Azar Gat, War in Human Civilization
“Even if some women were physically and mentally capable of participating in a warrior's group, this very rarely happened.”
Azar Gat, War in Human Civilization
“Trophy heads served much the same social purpose for primitive warriors as medals, decorations, or marks of fallen enemy aircraft do for modern ones.”
Azar Gat, War in Human Civilization
“Revenge has probably been the most regular and prominent cause of fighting cited in anthropological accounts of pre-state societies. Violence was activated to avenge injuries to honour, property, women, and kin. If life was taken, revenge reached its peak, often leading to a vicious circle of death and counter-death.”

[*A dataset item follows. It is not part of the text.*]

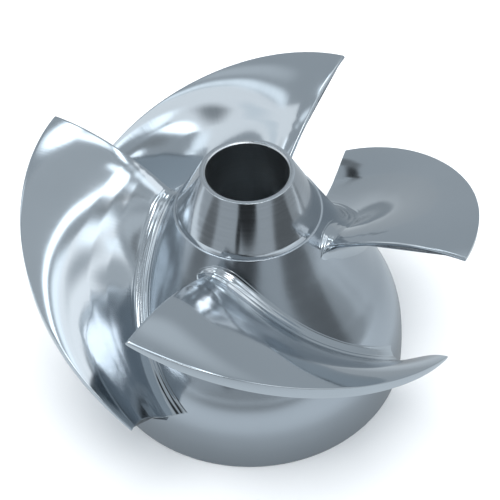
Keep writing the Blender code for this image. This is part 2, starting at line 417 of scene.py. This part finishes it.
def chord_length(s):
    """Length of the blade's middle line from leading to trailing edge at this station."""
    u = np.linspace(0.0, 1.0, CHORD_SAMPLES)
    line = np.stack([blade_middle(u, np.full_like(u, each)) for each in np.atleast_1d(s)])
    return np.linalg.norm(np.diff(line, axis=1), axis=2).sum(axis=1)


CHORD_SHARES = np.linspace(0.0, 1.1, 23)
CHORD_LENGTHS = chord_length(CHORD_SHARES)
FILLET_SEARCH = np.linspace(-0.05, 0.9, 500)
TIP_SEARCH = np.linspace(0.9, 1.1, 200)


def corner_inset(distance, radius):
    """How far a rounded corner draws the surface in, at this distance from the edge."""
    short = np.clip(1.0 - distance / radius, 0.0, 1.0)
    return radius * (1.0 - np.sqrt(1.0 - short**2))


def half_thickness(u, s):
    """Half the blade's thickness, full round at its leading edge, with small corners at its trailing edge."""
    tip = np.polyval(TIP_SECTION, u)
    root = np.polyval(ROOT_SECTION, u)
    half = 0.5 * (root + (tip - root) * s)
    chord = np.interp(s, CHORD_SHARES, CHORD_LENGTHS)
    leading = 0.5 * (ROOT_THICKNESS[0] + (TIP_THICKNESS[0] - ROOT_THICKNESS[0]) * s)
    half = half - corner_inset(u * chord, leading) * half / leading
    return half - corner_inset((1.0 - u) * chord, EDGE_ROUND)


def blade_face(u, s, side, extra=0.0):
    offset = side * (half_thickness(u, s) + extra)
    return blade_middle(u, s) + offset[..., None] * blade_normal(u, s)


def first_crossing(values, samples):
    """Sample where values turns from negative to positive, by straight interpolation."""
    i = int(np.argmax(values > 0))
    share = values[i - 1] / (values[i - 1] - values[i])
    return samples[i - 1] + share * (samples[i] - samples[i - 1])


def fillet_radius(u):
    """Fillet radius along the root, running out round the leading edge."""
    steady = FILLET_END_R + (FILLET_R - FILLET_END_R) * min(1.0, u / FILLET_GROWTH)
    from_edge = max(u * CHORD_LENGTHS[0], SMALLEST_FROM_EDGE)
    return steady * math.sqrt(1.0 - max(0.0, 1.0 - from_edge / steady) ** 2)


def fillet(u, side):
    """Fillet of a ball that touches both: where it starts on the blade, and its arc from there to the hub."""
    radius = fillet_radius(u)
    centres = blade_face(np.full_like(FILLET_SEARCH, u), FILLET_SEARCH, side, radius)
    clear = over_hub(centres)[0] + TOE_SINK - radius
    start = first_crossing(clear, FILLET_SEARCH)
    centre = blade_face(np.array([u]), np.array([start]), side, radius)
    to_blade = -side * blade_normal(np.array([u]), np.array([start]))[0]
    to_hub = -over_hub(centre)[1][0]
    whole = math.acos(float(np.clip(to_blade @ to_hub, -1.0, 1.0)))
    angle = whole * (1.0 - ARC_SHARES[:, None])
    direction = (np.sin(whole - angle) * to_blade + np.sin(angle) * to_hub) / math.sin(whole)
    return start, centre[0] + radius * direction


def slid_on_hub(points, offset):
    """The points moved by the offset, and set back to their height over the hub."""
    moved = points + offset
    moved_lift, normal = over_hub(moved)
    return moved + (over_hub(points)[0] - moved_lift)[:, None] * normal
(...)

Azar Gat, War in Human Civilization
“In communities in which spiritual life was permeated -as it invariably was- with supernatural beliefs, sacred cults and rituals, and the practice of magic, this was a potent force. All known hunter-gatherer societies -as with any other human society- exhibit the universal human quest for ordering and manipulating the cosmos.”
Azar Gat, War in Human Civilization
“As Thomas Malthus pointed out, a new equilibrium between resource volume and population numbers would eventually be reached, recreating the same tenuous ratio of subsistence that has been the fate of most pre-industrial societies throughout human history.”
Azar Gat, War in Human Civilization
“...the evidence suggests that hunter-gatherers in their evolutionary natural environment and evolutionary natural way of life, shaped in humankind's evolutionary history over millions of years, widely engaged in fighting among themselves. In this sense, rather than being a late cultural 'invention', fighting would seem to be, if not 'natural', then certainly not 'unnatural' to humans.”
Azar Gat, War in Human Civilization
“...deadly aggression is a major, evolution-shaped, innate potential that, given the right conditions, has always been easily triggered. However, its ocurrence and prevalence are subject to wide fluctuations, depending on the prominence of these conditions.”